Finding good criteria is a difficult task. If we allow too little iterations, a suboptimal solution will be returned. If we allow too many iterations, the running time is high. The following criteria are my suggestions:

constant_criterion
A fixed number of iterations will certainly always lead to a result without exceeding a runtime threshold. But if the number of vertices varies, a fixed number of iterations will certainly lead to a bad result. I only recommend this criterion for debugging purposes.
average_motion_criterion
Given a motion specification of one iteration. Sum up the total distance of the motion. If the distance is under the limit, terminate. I consider this criterion as the most useful and pragmatic.
maximal_motion_criterion
Similar to the average_motion_criterion you can also require that the greatest motion vector of one iteration exceeds a certain length.
structural criteria
If you have domain-specific graphs, where the number of vertices is constant or a certain structure is desirable, you can introduce criteria like the following: the distance between vertices must be within a specific boundary. Or: All vertices must touch a circle with a certain border-width. In that particular case it is required that the update function asks all vertices to position themselves in a circle.
Certainly those criteria require special constraints regarding the update function. Therefore those criteria are not provided as implementation in the framework.

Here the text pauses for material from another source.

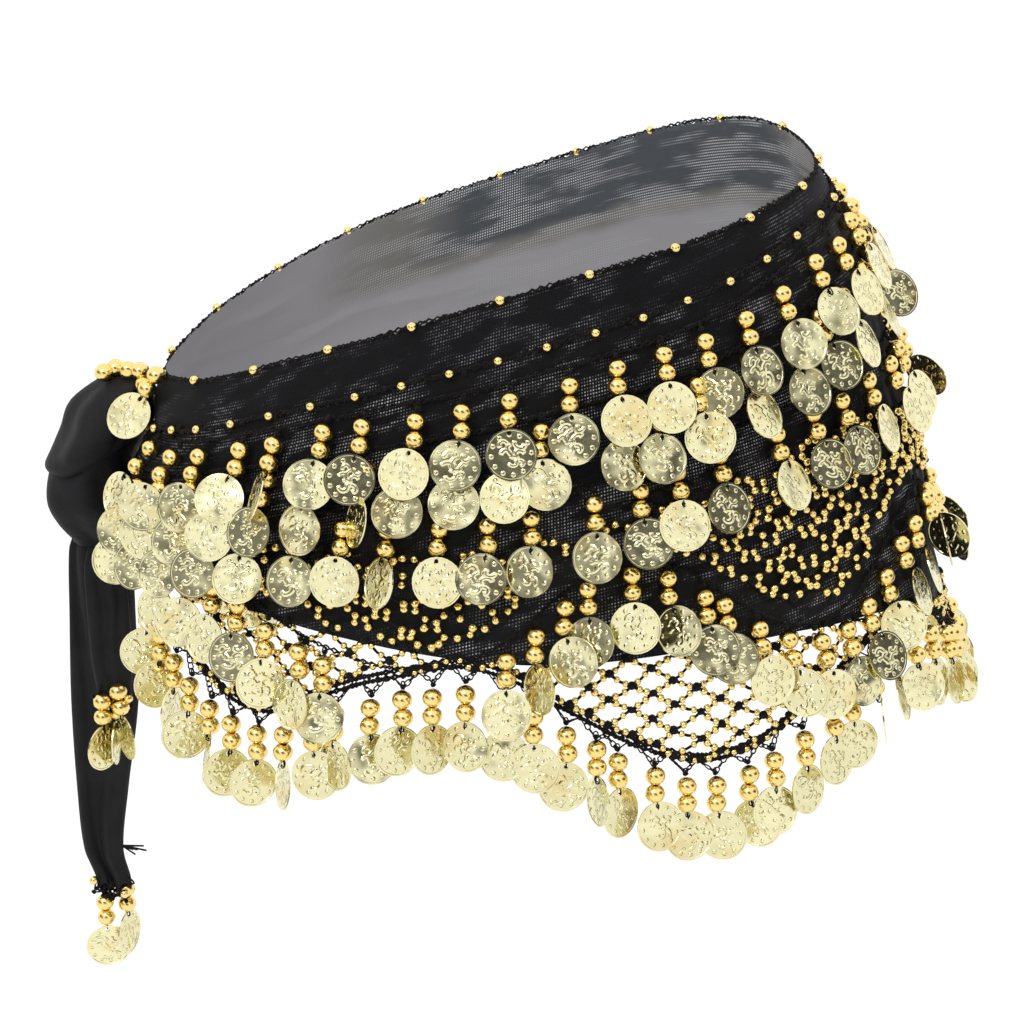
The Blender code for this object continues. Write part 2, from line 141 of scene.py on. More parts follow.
class Bench:
    def __init__(self, tree):
        self.nodes = tree.nodes
        self.links = tree.links

    def node(self, kind, settings, inputs, output=0):
        made = self.nodes.new(kind)
        for key, value in settings.items():
            setattr(made, key, value)
        for key, value in inputs.items():
            if isinstance(value, Wire):
                self.links.new(value.socket, made.inputs[key])
            else:
                made.inputs[key].default_value = value
        return Wire(self, made.outputs[output])


class Finish(Bench):
    def __init__(self, name, **values):
        self.material = bpy.data.materials.new(name)
        self.material.use_nodes = True
        super().__init__(self.material.node_tree)
        self.shader = self.nodes["Principled BSDF"]
        for key, value in values.items():
            self.shader.inputs[key.replace("_", " ")].default_value = value

    def place(self):
        return self.node("ShaderNodeTexCoord", {}, {}, "Object")

    def surface(self):  # the piece's own map, as across and down
        split = {"Vector": self.node("ShaderNodeUVMap", {}, {})}
        return [self.node("ShaderNodeSeparateXYZ", {}, split, axis) for axis in ("X", "Y")]

    def stretched(self, across, down, perAcross, perDown):
        return self.node("ShaderNodeCombineXYZ", {}, {"X": across * perAcross, "Y": down * perDown})

    def noise(self, scale, detail=2.0, at=None):
        inputs = {"Vector": at or self.place(), "Scale": scale, "Detail": detail}
        return self.node("ShaderNodeTexNoise", {}, inputs, "Fac")

    def blend(self, share, first, second):
        inputs = {0: share, 6: first, 7: second}
        return self.node("ShaderNodeMix", {"data_type": "RGBA"}, inputs, 2)

    def feed(self, socket, wire):
        self.links.new(wire.socket, self.shader.inputs[socket])

    def emboss(self, height, distance, strength=1.0):
        inputs = {"Height": height, "Distance": distance, "Strength": strength}
        self.feed("Normal", self.node("ShaderNodeBump", {}, inputs, "Normal"))


def lightScene():
    # an even white studio, with dark leaning posts in front that show in the gold, and a soft key light
    world = bpy.data.worlds.new("studio")
    world.use_nodes = True
    bpy.context.scene.world = world
    studio = Bench(world.node_tree)
    way = studio.node("ShaderNodeTexCoord", {}, {}, "Generated")
    x, y, z = (studio.node("ShaderNodeSeparateXYZ", {}, {"Vector": way}, axis) for axis in "XYZ")
    ahead = (0 - y).ramp(-0.25, 0.05)
    standing = z.ramp(*shoot["postFoot"]) * (1 - z.ramp(*shoot["postHead"]))
    close, lean = shoot["postWaves"]
    posts = ((x * close + z * lean).wave() * 0.5 + 0.5).ramp(*shoot["postEdge"])
    posts = posts * (0.88 + 0.12 * x.ramp(-0.60, -0.40))  # the one at the left is a little weaker
    power = (1 - ahead * standing * posts * shoot["postDark"]) * shoot["skyLight"]
    background = studio.nodes["Background"]
    studio.links.new(power.socket, background.inputs["Strength"])
    background.inputs["Color"].default_value = (1.0, 1.0, 1.0, 1)
    bpy.ops.object.light_add(type="AREA", location=shoot["keyPlace"])
    key = bpy.context.object
    key.data.size = shoot["keySize"]
    key.data.energy = shoot["keyPower"]
    key.rotation_euler = (shoot["target"] - key.location).to_track_quat("-Z", "Y").to_euler()


addCamera()
addFloor()
lightScene()
print("camera, floor and light")


# Modelling helpers

def deselectAll():
    for other in list(bpy.context.selected_objects):
        other.select_set(False)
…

A good idea is to combine those criteria. For example we use the average_motion_criterion, but if the number of iteration exceeds 200 iterations, the graph layout is returned in any case (this criterion is implemented in criteria.average_motion_maximal_iterations_criterion).

Putting it together

We have looked at various update functions, criteria and you can select from a variety of sample graphs. Use the framework to build your own force-directed graph drawing algorithm!